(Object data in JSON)
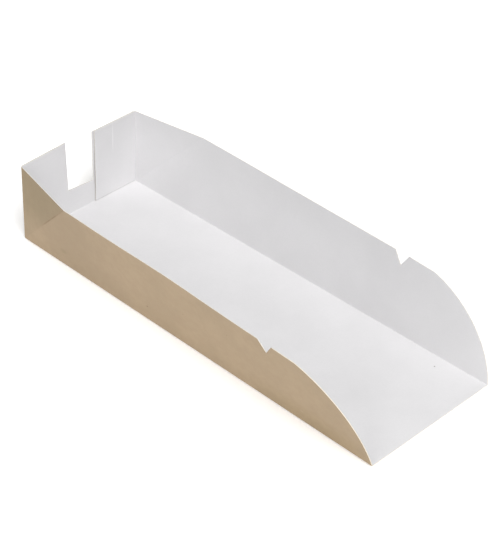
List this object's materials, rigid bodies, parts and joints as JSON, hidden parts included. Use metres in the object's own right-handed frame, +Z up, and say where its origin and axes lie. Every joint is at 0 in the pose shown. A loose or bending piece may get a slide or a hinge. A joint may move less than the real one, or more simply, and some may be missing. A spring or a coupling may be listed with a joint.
{
  "type": "food tray",
  "caption": "Open-fronted folded paperboard food tray: flat floor, leaning side walls with a V notch and a rounded front, and a slotted end wall with glued tabs.",
  "frame": {"origin": "underside of the floor, half way along and across it", "axes": "+X towards the open front, -X towards the slotted end wall, +Y and -Y towards the side walls, +Z up out of the tray"},
  "size_m": [0.2479, 0.1013, 0.0458],
  "materials": {
    "kraft_board": "matte, white coated on the inside"
  },
  "bodies": {
    "root": {"tray": "kraft_board"}
  },
  "joints": []
}
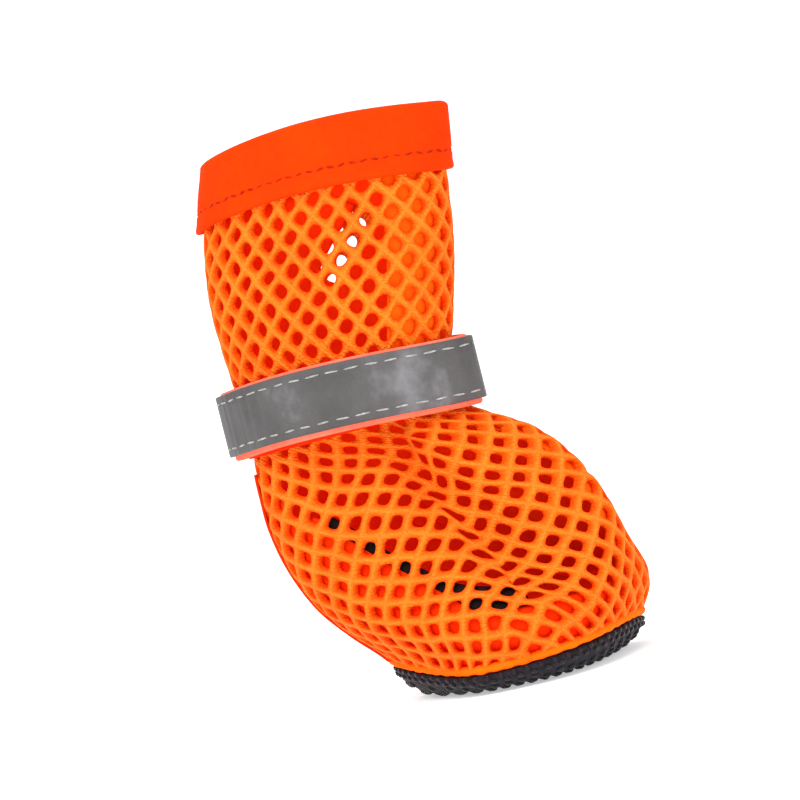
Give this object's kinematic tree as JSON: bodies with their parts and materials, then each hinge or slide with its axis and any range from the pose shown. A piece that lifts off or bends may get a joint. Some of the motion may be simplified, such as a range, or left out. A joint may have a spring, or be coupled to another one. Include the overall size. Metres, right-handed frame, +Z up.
{
  "type": "dog boot",
  "caption": "Small open-net dog boot: cupped sole of dotted fabric, tape-bound collar, and a hook-and-loop ankle strap faced with reflective tape.",
  "frame": {"origin": "on the floor under the middle of the sole's flat, on the boot's centre plane", "axes": "+X towards the toe, +Y towards the boot's left, +Z up through the collar"},
  "size_m": [0.0606, 0.0428, 0.0916],
  "materials": {
    "net": "fluorescent orange open net of thick knitted yarn, round holes about 2.2 mm across",
    "sole_fabric": "black coated fabric with small raised shiny dots in a hexagonal grid",
    "binding": "smooth red-orange woven tape with a zigzag stitch",
    "webbing": "salmon hook-and-loop tape, soft and matte",
    "reflective": "grey reflective tape, slightly crinkled, silvery patches, a dashed stitch line along each edge"
  },
  "bodies": {
    "root": {"upper": "net", "sole": "sole_fabric", "collar_band": "binding", "ankle_band": "binding", "heel_patch": "binding", "strap": "webbing", "reflective_tape": "reflective"}
  },
  "joints": []
}
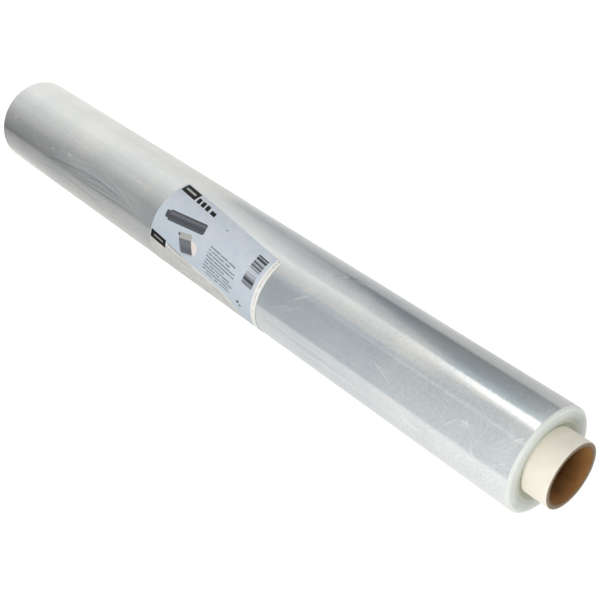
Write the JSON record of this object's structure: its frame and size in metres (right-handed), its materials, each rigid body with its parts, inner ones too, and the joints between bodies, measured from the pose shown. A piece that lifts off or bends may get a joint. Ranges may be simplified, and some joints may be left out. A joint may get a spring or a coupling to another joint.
{
  "type": "roll of cling film",
  "caption": "Long roll of clear cling film wound on a board core that stands out at each end, with a printed label at mid length.",
  "frame": {"origin": "centre of the lower core end, on the surface that the roll stands on", "axes": "+Z along the roll's axis, up; -Y towards the side from which the label is seen"},
  "size_m": [0.0761, 0.0759, 0.634],
  "materials": {
    "core": "cream paper outside, brown board in the bore, matt",
    "film": "clear film in many turns, silvery and glossy",
    "label": "pale blue and cream print under a gloss"
  },
  "bodies": {
    "root": {"core_tube": "core", "film_roll": "film", "label": "label"}
  },
  "joints": []
}
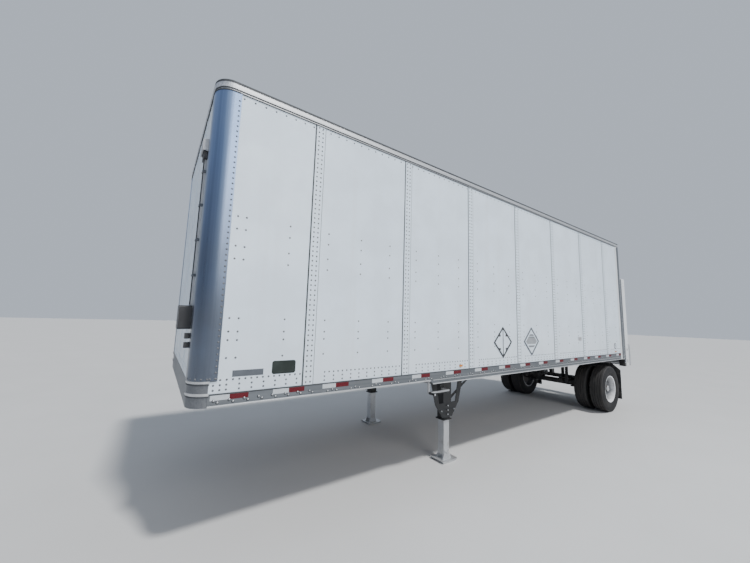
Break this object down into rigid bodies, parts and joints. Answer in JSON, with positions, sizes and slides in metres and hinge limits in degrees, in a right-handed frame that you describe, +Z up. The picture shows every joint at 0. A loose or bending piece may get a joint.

▸ **Required work**: Restate each of the entries above verbatim.

▸ **Answer to the task**:
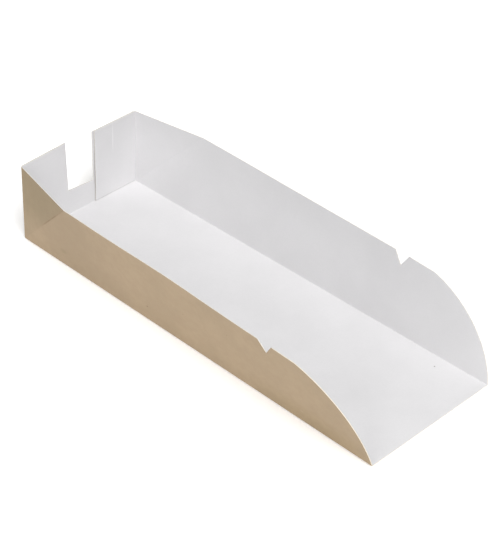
List this object's materials, rigid bodies, parts and joints as JSON, hidden parts included. Use metres in the object's own right-handed frame, +Z up, and say where its origin and axes lie. Every joint is at 0 in the pose shown. A loose or bending piece may get a slide or a hinge. A joint may move less than the real one, or more simply, and some may be missing. A spring or a coupling may be listed with a joint.
{
  "type": "food tray",
  "caption": "Open-fronted folded paperboard food tray: flat floor, leaning side walls with a V notch and a rounded front, and a slotted end wall with glued tabs.",
  "frame": {"origin": "underside of the floor, half way along and across it", "axes": "+X towards the open front, -X towards the slotted end wall, +Y and -Y towards the side walls, +Z up out of the tray"},
  "size_m": [0.2479, 0.1013, 0.0458],
  "materials": {
    "kraft_board": "matte, white coated on the inside"
  },
  "bodies": {
    "root": {"tray": "kraft_board"}
  },
  "joints": []
}
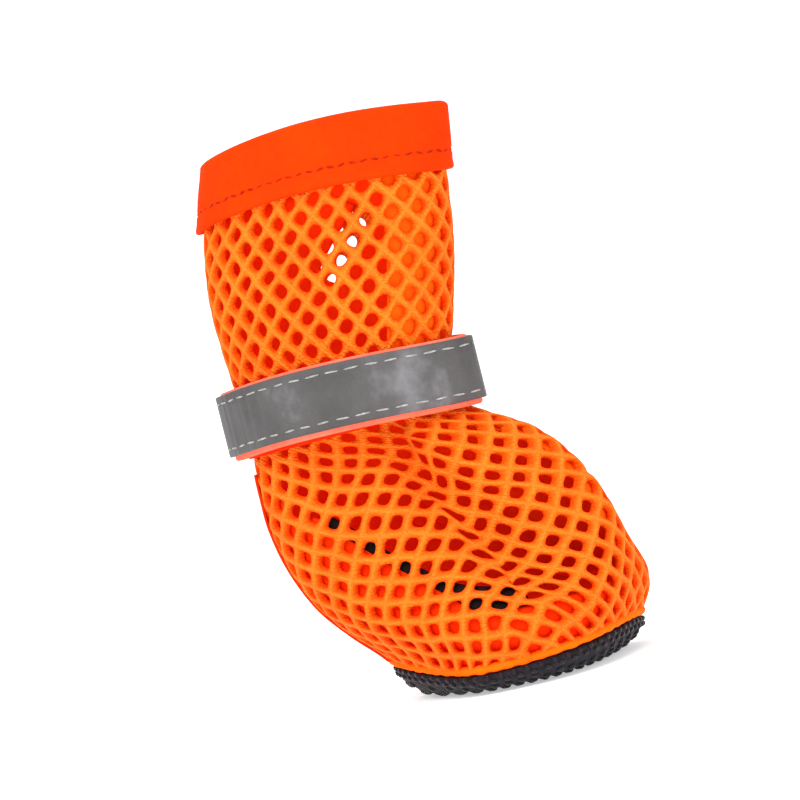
Give this object's kinematic tree as JSON: bodies with their parts and materials, then each hinge or slide with its axis and any range from the pose shown. A piece that lifts off or bends may get a joint. Some of the motion may be simplified, such as a range, or left out. A joint may have a spring, or be coupled to another one. Include the overall size. Metres, right-handed frame, +Z up.
{
  "type": "dog boot",
  "caption": "Small open-net dog boot: cupped sole of dotted fabric, tape-bound collar, and a hook-and-loop ankle strap faced with reflective tape.",
  "frame": {"origin": "on the floor under the middle of the sole's flat, on the boot's centre plane", "axes": "+X towards the toe, +Y towards the boot's left, +Z up through the collar"},
  "size_m": [0.0606, 0.0428, 0.0916],
  "materials": {
    "net": "fluorescent orange open net of thick knitted yarn, round holes about 2.2 mm across",
    "sole_fabric": "black coated fabric with small raised shiny dots in a hexagonal grid",
    "binding": "smooth red-orange woven tape with a zigzag stitch",
    "webbing": "salmon hook-and-loop tape, soft and matte",
    "reflective": "grey reflective tape, slightly crinkled, silvery patches, a dashed stitch line along each edge"
  },
  "bodies": {
    "root": {"upper": "net", "sole": "sole_fabric", "collar_band": "binding", "ankle_band": "binding", "heel_patch": "binding", "strap": "webbing", "reflective_tape": "reflective"}
  },
  "joints": []
}
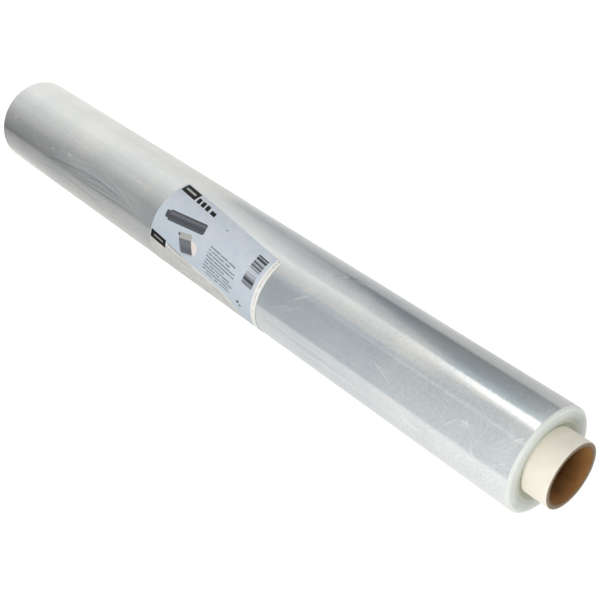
Write the JSON record of this object's structure: its frame and size in metres (right-handed), its materials, each rigid body with its parts, inner ones too, and the joints between bodies, measured from the pose shown. A piece that lifts off or bends may get a joint. Ranges may be simplified, and some joints may be left out. A joint may get a spring or a coupling to another joint.
{
  "type": "roll of cling film",
  "caption": "Long roll of clear cling film wound on a board core that stands out at each end, with a printed label at mid length.",
  "frame": {"origin": "centre of the lower core end, on the surface that the roll stands on", "axes": "+Z along the roll's axis, up; -Y towards the side from which the label is seen"},
  "size_m": [0.0761, 0.0759, 0.634],
  "materials": {
    "core": "cream paper outside, brown board in the bore, matt",
    "film": "clear film in many turns, silvery and glossy",
    "label": "pale blue and cream print under a gloss"
  },
  "bodies": {
    "root": {"core_tube": "core", "film_roll": "film", "label": "label"}
  },
  "joints": []
}
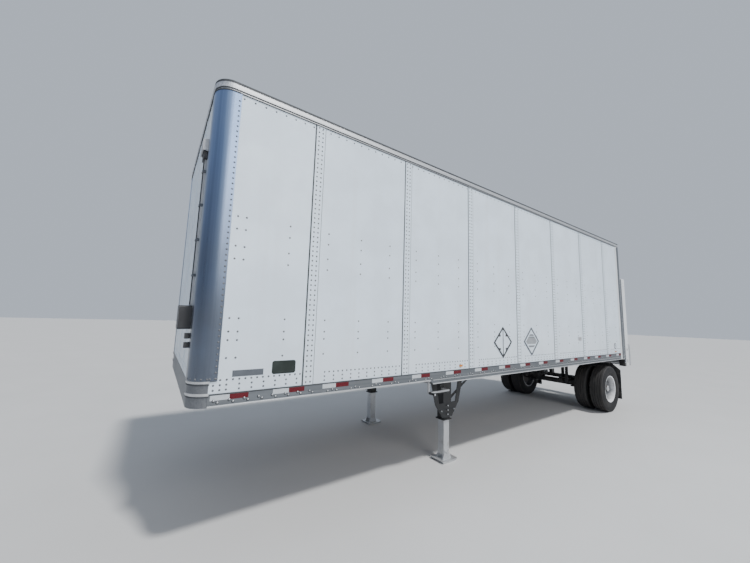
Break this object down into rigid bodies, parts and joints. Answer in JSON, with positions, sizes and slides in metres and hinge limits in degrees, in a right-handed frame that you describe, +Z up. The picture shows every joint at 0. A loose or bending piece may get a joint.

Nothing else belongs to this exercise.